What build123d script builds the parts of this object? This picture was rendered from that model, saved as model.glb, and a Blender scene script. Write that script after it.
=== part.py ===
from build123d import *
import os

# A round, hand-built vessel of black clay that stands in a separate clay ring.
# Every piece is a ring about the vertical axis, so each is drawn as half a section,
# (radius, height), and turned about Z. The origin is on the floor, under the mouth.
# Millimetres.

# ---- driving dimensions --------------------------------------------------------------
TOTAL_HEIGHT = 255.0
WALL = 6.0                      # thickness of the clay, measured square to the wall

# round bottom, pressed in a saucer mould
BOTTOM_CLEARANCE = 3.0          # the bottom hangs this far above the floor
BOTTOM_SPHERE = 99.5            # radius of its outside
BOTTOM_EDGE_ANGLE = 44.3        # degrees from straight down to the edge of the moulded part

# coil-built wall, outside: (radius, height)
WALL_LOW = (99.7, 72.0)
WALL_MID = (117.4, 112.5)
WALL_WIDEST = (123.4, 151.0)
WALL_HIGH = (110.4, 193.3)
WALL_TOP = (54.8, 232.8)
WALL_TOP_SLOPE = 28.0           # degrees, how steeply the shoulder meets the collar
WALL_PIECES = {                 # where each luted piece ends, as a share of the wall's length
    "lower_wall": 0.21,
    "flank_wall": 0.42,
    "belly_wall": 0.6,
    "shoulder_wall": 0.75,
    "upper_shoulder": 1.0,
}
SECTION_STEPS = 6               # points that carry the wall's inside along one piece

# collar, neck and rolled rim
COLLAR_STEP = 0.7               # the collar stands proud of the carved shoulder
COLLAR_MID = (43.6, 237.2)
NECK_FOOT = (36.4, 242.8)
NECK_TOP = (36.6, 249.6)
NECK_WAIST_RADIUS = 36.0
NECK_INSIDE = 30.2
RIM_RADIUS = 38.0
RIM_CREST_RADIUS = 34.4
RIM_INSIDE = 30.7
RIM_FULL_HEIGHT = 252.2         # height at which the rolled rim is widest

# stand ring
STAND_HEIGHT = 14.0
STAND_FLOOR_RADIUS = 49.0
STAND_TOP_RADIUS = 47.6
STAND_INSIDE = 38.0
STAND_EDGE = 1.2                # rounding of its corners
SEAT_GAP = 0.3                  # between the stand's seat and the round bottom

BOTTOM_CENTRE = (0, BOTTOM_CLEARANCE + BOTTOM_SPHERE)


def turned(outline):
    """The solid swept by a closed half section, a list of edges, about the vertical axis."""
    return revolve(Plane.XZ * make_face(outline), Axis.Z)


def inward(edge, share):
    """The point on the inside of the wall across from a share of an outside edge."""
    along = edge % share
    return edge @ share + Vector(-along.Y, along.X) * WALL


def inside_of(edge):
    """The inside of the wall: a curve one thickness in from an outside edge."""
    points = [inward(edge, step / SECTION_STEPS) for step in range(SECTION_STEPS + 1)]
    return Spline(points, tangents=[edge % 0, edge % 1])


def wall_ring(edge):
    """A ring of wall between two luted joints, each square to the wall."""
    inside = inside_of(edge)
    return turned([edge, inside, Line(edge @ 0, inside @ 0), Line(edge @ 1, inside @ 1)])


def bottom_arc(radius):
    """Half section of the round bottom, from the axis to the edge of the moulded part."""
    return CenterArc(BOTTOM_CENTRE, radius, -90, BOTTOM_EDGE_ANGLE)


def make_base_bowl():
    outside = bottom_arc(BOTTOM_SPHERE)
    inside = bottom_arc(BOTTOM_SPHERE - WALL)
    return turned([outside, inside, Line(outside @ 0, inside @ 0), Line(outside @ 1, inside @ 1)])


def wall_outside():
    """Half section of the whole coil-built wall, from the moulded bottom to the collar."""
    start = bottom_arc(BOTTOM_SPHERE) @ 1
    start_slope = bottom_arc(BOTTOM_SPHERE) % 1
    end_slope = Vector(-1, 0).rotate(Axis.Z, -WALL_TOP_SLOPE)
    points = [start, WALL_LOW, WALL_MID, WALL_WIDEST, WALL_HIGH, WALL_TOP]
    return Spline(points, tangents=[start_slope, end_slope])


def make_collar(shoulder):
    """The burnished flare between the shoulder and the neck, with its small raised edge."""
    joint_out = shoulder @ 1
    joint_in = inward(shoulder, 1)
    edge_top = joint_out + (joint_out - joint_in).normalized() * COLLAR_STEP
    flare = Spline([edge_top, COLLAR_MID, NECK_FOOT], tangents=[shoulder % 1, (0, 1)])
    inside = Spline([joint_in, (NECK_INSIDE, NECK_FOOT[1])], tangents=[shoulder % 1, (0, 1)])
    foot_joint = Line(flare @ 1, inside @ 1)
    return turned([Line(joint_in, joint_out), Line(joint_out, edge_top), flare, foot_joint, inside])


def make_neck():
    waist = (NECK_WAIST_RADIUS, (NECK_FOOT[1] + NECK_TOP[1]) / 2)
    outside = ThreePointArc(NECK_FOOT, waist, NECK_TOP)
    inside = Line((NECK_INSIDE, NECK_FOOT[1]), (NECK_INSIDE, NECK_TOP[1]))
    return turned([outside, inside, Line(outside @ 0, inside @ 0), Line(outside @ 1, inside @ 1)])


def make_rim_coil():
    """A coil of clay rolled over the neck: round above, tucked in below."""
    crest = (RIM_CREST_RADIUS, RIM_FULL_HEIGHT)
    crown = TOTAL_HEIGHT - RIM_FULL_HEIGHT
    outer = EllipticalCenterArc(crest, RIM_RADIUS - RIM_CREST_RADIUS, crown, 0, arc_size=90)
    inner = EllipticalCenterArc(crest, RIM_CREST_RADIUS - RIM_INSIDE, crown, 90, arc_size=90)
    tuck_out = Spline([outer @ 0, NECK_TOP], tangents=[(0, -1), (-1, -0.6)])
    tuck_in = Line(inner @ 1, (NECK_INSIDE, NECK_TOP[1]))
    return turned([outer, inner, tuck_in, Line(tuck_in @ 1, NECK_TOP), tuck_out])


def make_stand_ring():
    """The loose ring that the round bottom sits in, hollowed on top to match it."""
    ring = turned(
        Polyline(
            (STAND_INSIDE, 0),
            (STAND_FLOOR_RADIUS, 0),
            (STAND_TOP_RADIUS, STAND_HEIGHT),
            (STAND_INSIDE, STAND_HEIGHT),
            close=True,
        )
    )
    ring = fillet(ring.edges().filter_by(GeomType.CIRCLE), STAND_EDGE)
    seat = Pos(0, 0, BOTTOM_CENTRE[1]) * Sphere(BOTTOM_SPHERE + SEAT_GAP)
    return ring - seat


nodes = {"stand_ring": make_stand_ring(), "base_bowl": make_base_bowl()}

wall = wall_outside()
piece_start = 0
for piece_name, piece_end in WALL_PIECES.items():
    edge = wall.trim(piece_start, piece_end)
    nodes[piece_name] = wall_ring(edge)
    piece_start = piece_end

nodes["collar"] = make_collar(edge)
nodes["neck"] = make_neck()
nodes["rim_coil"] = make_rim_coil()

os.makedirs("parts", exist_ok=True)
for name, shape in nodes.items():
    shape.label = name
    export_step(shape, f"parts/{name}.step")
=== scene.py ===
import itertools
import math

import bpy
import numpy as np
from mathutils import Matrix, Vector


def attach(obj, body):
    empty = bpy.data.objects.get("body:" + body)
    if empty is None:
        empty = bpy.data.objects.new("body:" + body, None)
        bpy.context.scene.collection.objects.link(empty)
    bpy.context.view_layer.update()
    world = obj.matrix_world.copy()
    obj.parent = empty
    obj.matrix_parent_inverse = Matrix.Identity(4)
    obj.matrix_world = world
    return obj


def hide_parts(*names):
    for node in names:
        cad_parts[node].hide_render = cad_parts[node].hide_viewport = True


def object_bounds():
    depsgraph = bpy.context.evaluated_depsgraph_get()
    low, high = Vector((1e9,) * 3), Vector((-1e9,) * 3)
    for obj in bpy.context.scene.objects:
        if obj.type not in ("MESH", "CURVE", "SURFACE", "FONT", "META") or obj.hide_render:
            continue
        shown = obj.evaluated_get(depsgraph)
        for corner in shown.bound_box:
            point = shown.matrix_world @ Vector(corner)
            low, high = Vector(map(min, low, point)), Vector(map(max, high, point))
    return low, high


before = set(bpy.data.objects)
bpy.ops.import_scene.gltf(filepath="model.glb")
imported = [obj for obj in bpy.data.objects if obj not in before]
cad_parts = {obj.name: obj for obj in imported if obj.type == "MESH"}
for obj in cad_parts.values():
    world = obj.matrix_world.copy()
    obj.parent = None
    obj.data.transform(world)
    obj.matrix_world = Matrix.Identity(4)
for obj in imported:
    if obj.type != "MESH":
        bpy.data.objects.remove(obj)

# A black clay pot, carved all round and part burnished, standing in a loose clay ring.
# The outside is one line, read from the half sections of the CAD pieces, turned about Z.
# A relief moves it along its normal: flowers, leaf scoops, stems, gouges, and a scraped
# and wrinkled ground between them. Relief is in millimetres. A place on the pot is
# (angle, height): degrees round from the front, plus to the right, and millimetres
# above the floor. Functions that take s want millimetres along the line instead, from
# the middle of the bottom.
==
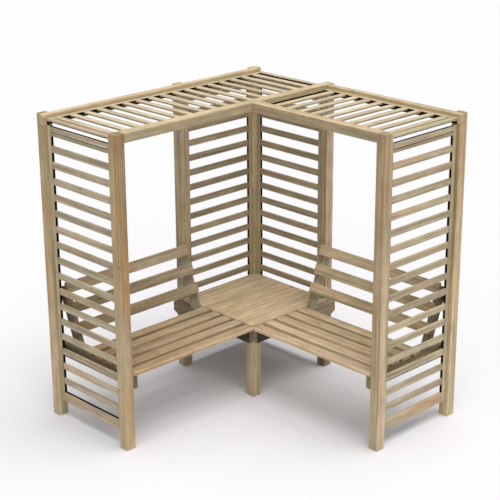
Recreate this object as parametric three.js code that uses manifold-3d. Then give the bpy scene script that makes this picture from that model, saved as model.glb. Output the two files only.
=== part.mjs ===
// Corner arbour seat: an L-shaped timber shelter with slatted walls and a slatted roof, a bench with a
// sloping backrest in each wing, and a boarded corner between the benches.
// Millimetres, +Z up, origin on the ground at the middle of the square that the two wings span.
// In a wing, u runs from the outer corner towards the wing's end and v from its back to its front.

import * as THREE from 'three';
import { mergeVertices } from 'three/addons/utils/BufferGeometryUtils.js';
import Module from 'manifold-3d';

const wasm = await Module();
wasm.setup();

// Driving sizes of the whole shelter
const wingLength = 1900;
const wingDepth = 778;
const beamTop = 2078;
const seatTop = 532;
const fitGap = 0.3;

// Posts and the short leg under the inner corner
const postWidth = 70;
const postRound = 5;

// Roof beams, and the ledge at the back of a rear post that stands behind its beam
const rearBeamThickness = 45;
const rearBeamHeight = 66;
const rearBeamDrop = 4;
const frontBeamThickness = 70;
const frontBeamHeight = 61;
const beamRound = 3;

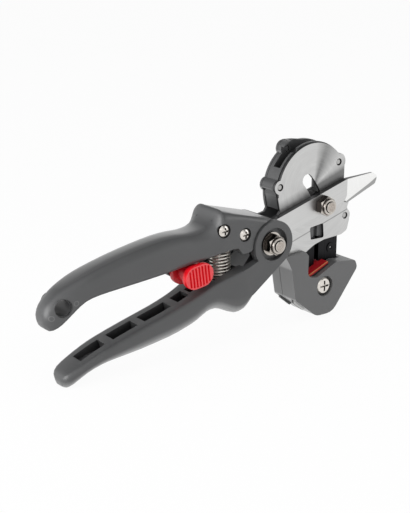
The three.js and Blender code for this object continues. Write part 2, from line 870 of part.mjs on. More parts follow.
* * *
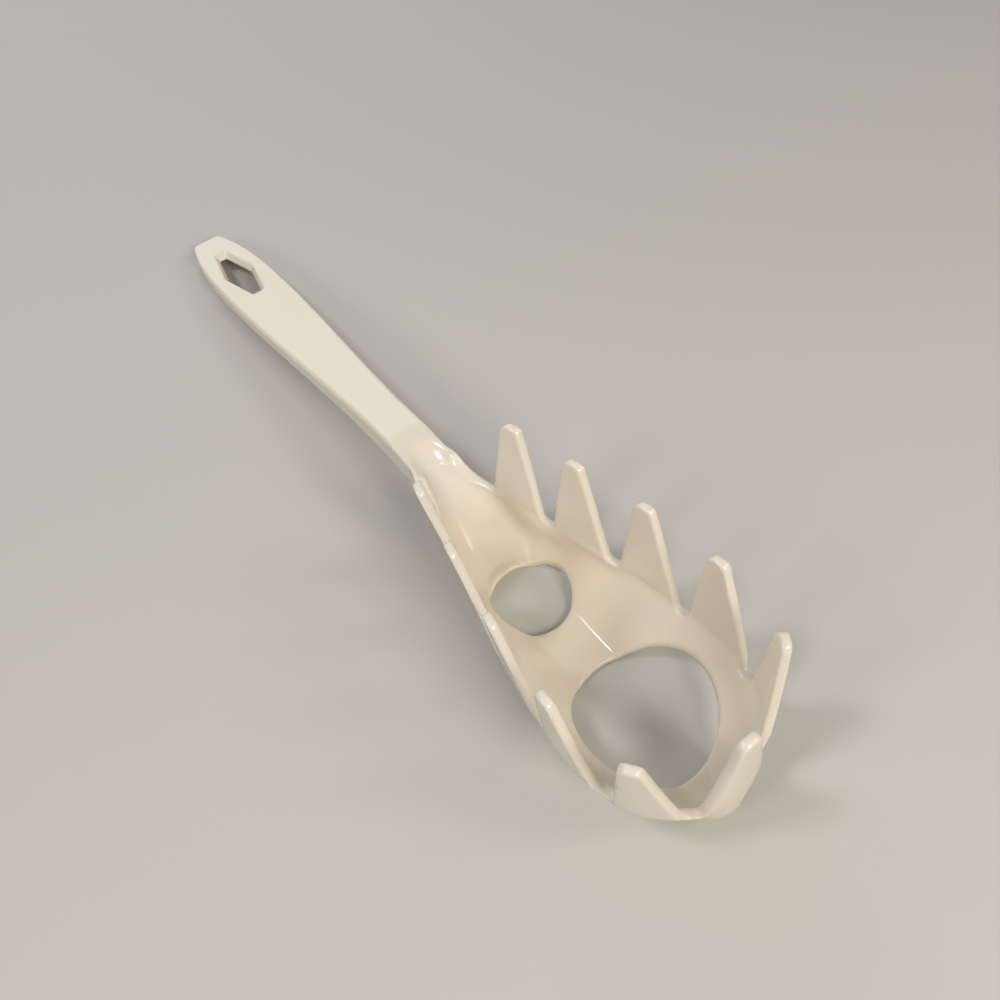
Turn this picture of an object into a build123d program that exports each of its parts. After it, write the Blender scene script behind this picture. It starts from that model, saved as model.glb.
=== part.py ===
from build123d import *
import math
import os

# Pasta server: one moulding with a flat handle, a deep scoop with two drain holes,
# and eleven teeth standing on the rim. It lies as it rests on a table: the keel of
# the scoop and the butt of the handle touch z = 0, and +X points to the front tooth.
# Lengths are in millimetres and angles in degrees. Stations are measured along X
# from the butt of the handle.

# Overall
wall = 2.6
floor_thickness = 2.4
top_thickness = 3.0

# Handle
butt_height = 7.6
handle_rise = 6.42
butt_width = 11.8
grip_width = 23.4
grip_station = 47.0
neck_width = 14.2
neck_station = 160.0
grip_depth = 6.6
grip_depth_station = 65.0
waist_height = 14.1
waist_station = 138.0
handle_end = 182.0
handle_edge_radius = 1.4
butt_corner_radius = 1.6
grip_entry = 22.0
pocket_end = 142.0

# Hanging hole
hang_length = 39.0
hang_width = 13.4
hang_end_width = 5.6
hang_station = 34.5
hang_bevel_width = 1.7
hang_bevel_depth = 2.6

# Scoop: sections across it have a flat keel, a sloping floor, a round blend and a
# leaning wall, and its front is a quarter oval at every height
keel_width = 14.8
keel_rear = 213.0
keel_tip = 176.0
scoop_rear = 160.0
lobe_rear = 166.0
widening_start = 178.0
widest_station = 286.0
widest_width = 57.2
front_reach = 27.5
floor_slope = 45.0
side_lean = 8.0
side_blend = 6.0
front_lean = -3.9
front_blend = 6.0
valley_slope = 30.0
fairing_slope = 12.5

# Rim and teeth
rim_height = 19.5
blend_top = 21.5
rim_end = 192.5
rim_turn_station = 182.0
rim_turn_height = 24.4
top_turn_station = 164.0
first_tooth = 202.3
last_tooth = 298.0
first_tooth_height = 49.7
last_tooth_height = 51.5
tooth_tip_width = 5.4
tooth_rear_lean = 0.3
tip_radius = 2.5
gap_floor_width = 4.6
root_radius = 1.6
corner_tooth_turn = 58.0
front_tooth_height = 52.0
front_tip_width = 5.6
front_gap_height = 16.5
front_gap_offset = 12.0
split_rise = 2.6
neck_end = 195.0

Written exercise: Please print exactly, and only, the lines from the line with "wall = wall_outside()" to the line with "bpy.context.view_layer.update()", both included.

Worked solution:
wall = wall_outside()
piece_start = 0
for piece_name, piece_end in WALL_PIECES.items():
    edge = wall.trim(piece_start, piece_end)
    nodes[piece_name] = wall_ring(edge)
    piece_start = piece_end

nodes["collar"] = make_collar(edge)
nodes["neck"] = make_neck()
nodes["rim_coil"] = make_rim_coil()

os.makedirs("parts", exist_ok=True)
for name, shape in nodes.items():
    shape.label = name
    export_step(shape, f"parts/{name}.step")
=== scene.py ===
import itertools
import math

import bpy
import numpy as np
from mathutils import Matrix, Vector


def attach(obj, body):
    empty = bpy.data.objects.get("body:" + body)
    if empty is None:
        empty = bpy.data.objects.new("body:" + body, None)
        bpy.context.scene.collection.objects.link(empty)
    bpy.context.view_layer.update()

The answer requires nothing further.